Why does this matter?

Selection criteria on references are a minefield for bidders with general contracting experience. The reasonable interpretation the Council makes explicit here – '2 projects of 600,000 € on watercourses' = 'two projects whose MAIN OBJECT is works on watercourses' – means that a large mixed project with a few items performed on a stream does not qualify. The contracting authority may sift through the INVOICE down to item level, and if the actual at-the-stream amount falls below the threshold, you are out. At the same time this is not 'adding a condition' afterwards. A second practical point: T.R.B.A.'s argument that its class 7 accreditation (up to 5.3 million euros) already attests its capacity collapses on an important distinction. Accreditation is GENERIC; a selection criterion requiring SPECIFIC experience (non-navigable watercourse) does not overlap with accreditation and is therefore not automatically redundant.
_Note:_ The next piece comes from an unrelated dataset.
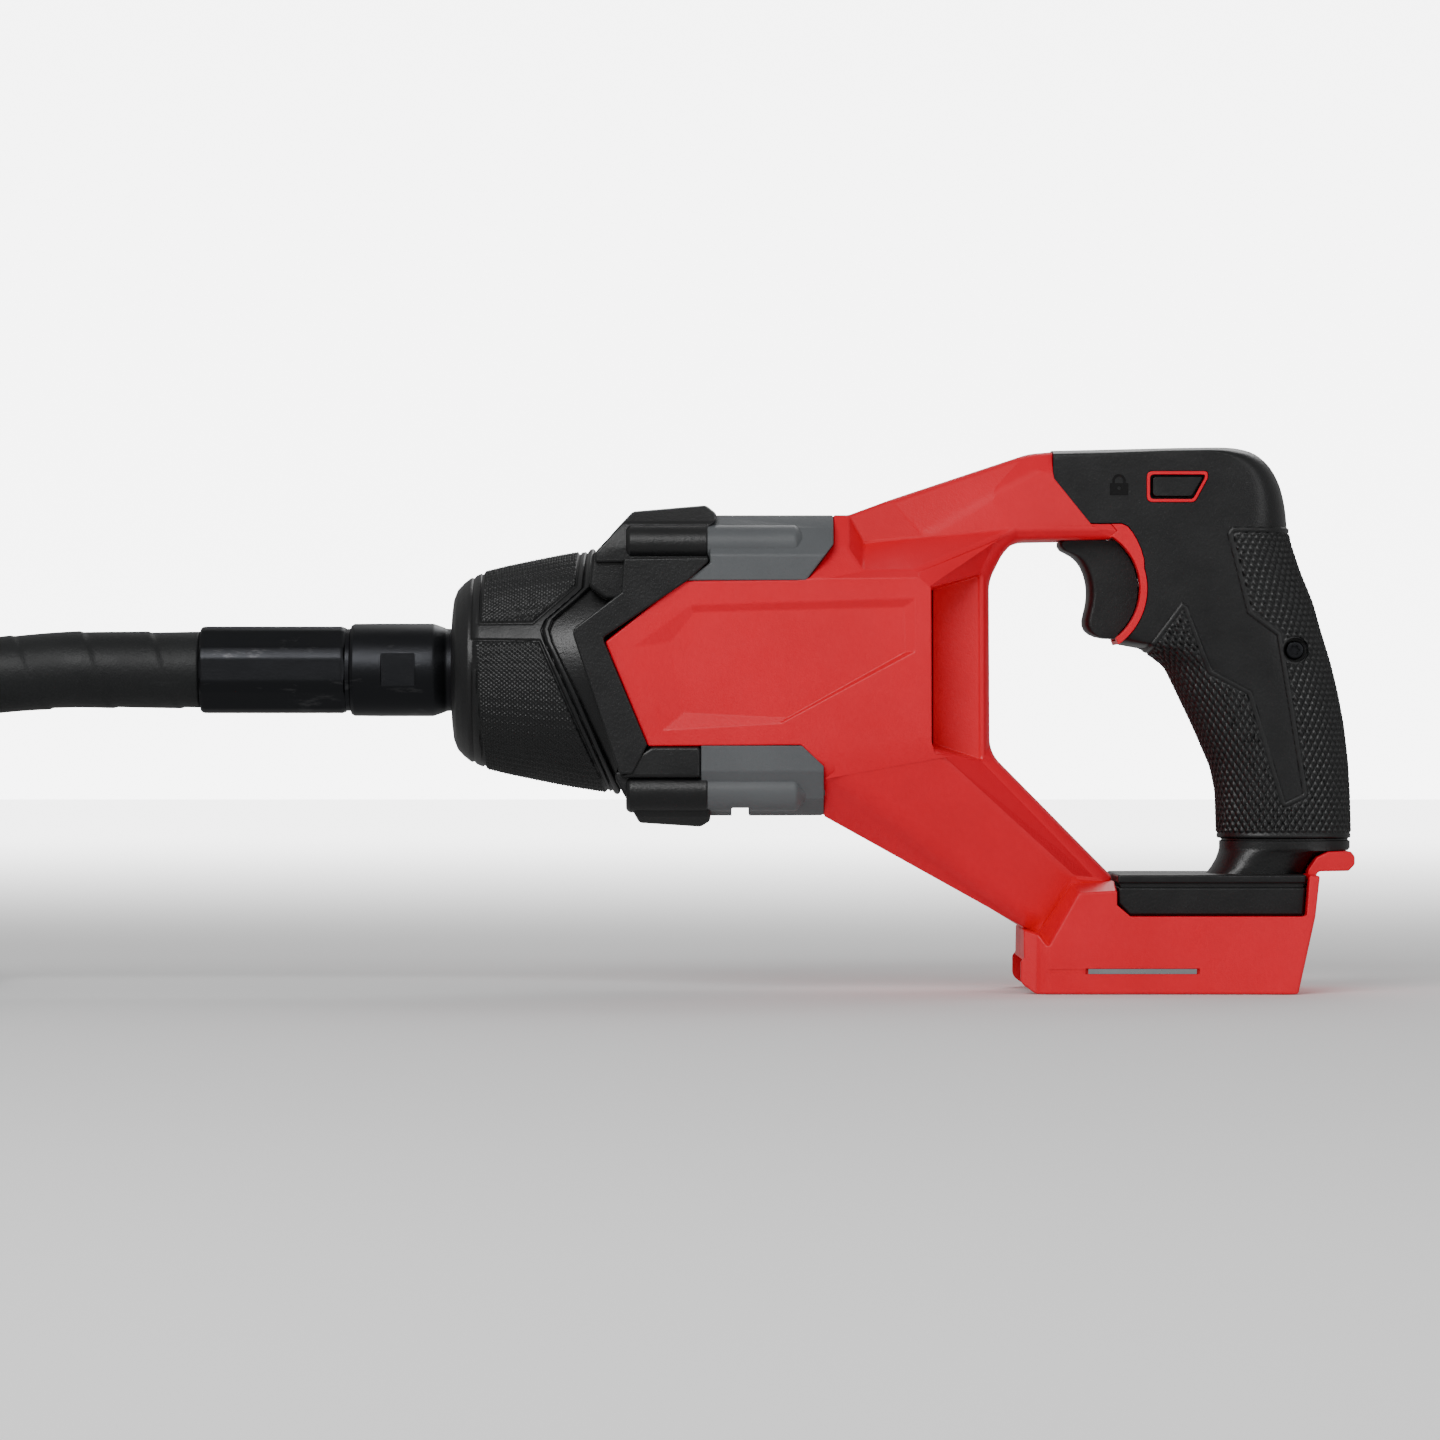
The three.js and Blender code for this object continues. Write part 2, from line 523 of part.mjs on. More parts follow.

And a third, treacherous point: T.R.B.A. tried to prove the criterion was disproportionate via its own breakdown 'directly in contact with the water' versus 'no contact' – but its breakdown was so restrictive (90% of a hydraulic gate counts as 'no contact' because it is assembled in a factory) that it worked against her. Beware of arguments taken too far: a judge sees they tip the other way.

The lesson

Before submitting a reference: do not count the CONTRACT amount of the whole project, count the amount of the items a reasonable reader would say constitute the main object of the project. If the requirement is '600,000 € on watercourse', ask yourself whether a typical visitor to the works would say 'this is a watercourse project' or 'this is a commercial park where a stream happens to flow'. And accept that an accreditation does not absorb every selection criterion: a contracting authority may require specific experience on top of general accreditation – the two do not measure the same thing.

Ask yourself

If your company is submitting a reference for a mixed project (commercial park, residential project, infrastructure) that included some hydraulic works: can you show item-by-item that the works at the watercourse, in total, meet the threshold? Or are you depending on an interpretation that says 'this whole contract amount counts'? In the second case: find a stronger reference or do not rely on it alone.